The Political Influence: A Top-Down Push for Efficiency
The corporate shift is not happening in a vacuum. Political figures like President Donald Trump and billionaire adviser Elon Musk have amplified the narrative of workforce efficiency. Trump’s blunt assertion that “everybody’s replaceable” and Musk’s “pulse check” demanding federal workers justify their contributions have set a tone that resonates with corporate leaders. Musk’s dramatic workforce cuts at X in 2022, reducing staff by 50%, serve as a model for companies aiming to streamline operations.
This top-down pressure is particularly evident in the federal sector, where plans to slash government jobs are gaining traction. However, the private sector is equally affected, as CEOs adopt similar rhetoric to signal toughness to investors and stakeholders.
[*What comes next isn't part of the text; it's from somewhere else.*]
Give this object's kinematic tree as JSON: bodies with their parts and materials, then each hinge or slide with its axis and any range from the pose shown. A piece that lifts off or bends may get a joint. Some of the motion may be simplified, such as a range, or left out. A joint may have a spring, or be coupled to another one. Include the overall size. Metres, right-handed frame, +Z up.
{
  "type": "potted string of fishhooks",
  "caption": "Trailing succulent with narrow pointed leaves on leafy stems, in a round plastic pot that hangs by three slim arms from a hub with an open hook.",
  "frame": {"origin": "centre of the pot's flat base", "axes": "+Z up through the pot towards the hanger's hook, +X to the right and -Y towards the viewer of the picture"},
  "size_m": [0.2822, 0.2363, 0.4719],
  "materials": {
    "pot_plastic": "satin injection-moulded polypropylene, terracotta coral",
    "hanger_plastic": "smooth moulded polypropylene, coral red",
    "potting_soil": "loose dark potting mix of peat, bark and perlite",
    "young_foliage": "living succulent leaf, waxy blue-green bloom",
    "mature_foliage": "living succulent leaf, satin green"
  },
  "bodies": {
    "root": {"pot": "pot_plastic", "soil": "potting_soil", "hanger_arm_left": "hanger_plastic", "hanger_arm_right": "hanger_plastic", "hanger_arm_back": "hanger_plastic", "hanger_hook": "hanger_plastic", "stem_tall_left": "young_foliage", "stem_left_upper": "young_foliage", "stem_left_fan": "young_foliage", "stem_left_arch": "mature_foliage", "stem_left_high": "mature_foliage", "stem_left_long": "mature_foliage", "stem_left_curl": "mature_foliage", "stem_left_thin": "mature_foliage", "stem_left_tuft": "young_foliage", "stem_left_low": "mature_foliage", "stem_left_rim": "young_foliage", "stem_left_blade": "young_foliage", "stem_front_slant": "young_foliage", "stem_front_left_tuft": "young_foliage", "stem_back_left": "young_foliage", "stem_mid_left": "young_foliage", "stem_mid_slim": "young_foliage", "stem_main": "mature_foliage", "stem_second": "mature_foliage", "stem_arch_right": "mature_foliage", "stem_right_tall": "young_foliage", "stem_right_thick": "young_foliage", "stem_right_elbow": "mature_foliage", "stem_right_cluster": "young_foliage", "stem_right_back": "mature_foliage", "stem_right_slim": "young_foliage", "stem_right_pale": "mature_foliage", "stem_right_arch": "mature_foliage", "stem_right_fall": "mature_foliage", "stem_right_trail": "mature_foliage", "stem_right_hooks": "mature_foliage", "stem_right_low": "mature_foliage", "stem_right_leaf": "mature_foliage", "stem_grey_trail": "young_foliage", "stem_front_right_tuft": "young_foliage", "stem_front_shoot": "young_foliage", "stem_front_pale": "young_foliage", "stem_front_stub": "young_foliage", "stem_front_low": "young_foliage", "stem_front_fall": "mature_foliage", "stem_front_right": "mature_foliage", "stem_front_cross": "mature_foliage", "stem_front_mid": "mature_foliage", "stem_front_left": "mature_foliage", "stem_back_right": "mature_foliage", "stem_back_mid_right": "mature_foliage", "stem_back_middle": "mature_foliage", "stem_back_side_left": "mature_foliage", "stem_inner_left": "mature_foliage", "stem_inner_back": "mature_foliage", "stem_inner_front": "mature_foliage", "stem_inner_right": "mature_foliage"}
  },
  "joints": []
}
Layoff Statistics: Layoffs.fyi reported 64,205 tech layoffs across 291 companies in 2025, averaging 483 jobs cut per day. This builds on 237,666 layoffs in 2024, indicating a sustained trend of workforce reduction.
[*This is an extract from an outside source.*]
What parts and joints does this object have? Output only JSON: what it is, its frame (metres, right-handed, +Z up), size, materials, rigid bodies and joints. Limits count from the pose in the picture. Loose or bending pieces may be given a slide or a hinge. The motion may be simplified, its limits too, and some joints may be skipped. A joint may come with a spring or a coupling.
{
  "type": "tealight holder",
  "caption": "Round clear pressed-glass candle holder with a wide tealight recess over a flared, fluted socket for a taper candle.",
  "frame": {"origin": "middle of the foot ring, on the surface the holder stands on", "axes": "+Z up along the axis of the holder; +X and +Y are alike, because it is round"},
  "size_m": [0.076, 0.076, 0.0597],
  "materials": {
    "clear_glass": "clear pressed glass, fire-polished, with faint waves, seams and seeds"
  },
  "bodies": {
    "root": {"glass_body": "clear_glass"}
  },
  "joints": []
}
AI-Driven Job Losses: Challenger, Gray & Christmas noted 4,600 AI-related job cuts in the U.S. since May 2023, with projections for further increases as AI adoption accelerates.
White-Collar Recession: The BLS reported 3.7 million layoffs in professional and business services in 2024, underscoring the vulnerability of white-collar roles. Job openings in September 2024 fell to 7.4 million, the lowest since January 2021.
Worker Sentiment: PwC’s 2023 survey of 52,000 workers found 30% fear job replacement by AI within three years, while Microsoft’s Work Trend Index highlighted 74% of Indian workers sharing similar concerns.
CEO Expectations: A 2024 edX survey revealed that 49% of CEOs believe their roles could be partially automated, contrasting with only 20% of employees who feel the same about their jobs.
The Future of Work: Adaptation or Obsolescence?
As AI and economic pressures reshape the corporate landscape, the question remains: what does the future hold for white-collar workers? Charles A. O’Reilly, a Stanford management professor, predicts that employees will regain leverage when the job market rebounds. However, the current trajectory suggests a more permanent shift toward leaner, AI-augmented workforces.
Companies like Match Group, which announced plans to cut 20% of its managerial roles in 2025, are emblematic of this trend. CEO Spencer Rascoff framed the layoffs as a necessary step to refocus on product development, signaling a broader move toward flatter hierarchies and reduced middle management. Gartner predicts that by 2026, AI-driven automation will eliminate nearly one-third of routine white-collar jobs globally, particularly in finance, legal, and marketing.
For workers, adaptation is critical. Experts like James O’Brien, a computer science professor at UC Berkeley, advise students to master AI tools to remain competitive. Similarly, professionals like Julia Hu, who transitioned to an AI-focused startup after a layoff, are leveraging AI expertise to enhance their employability.
The corporate shift in 2025 reflects a confluence of economic, technological, and cultural forces. While AI offers unprecedented opportunities for efficiency, it also challenges the traditional employer-employee relationship. Executives must navigate this terrain carefully, balancing the need for cost-cutting with the risk of alienating their workforce. For employees, the path forward involves embracing AI, upskilling, and navigating a job market that values adaptability over loyalty.
As corporate America redefines its priorities, the question is not just about who is replaceable but how society will manage the growing divide between technological progress and human labor. The answers will shape the workplace for decades to come.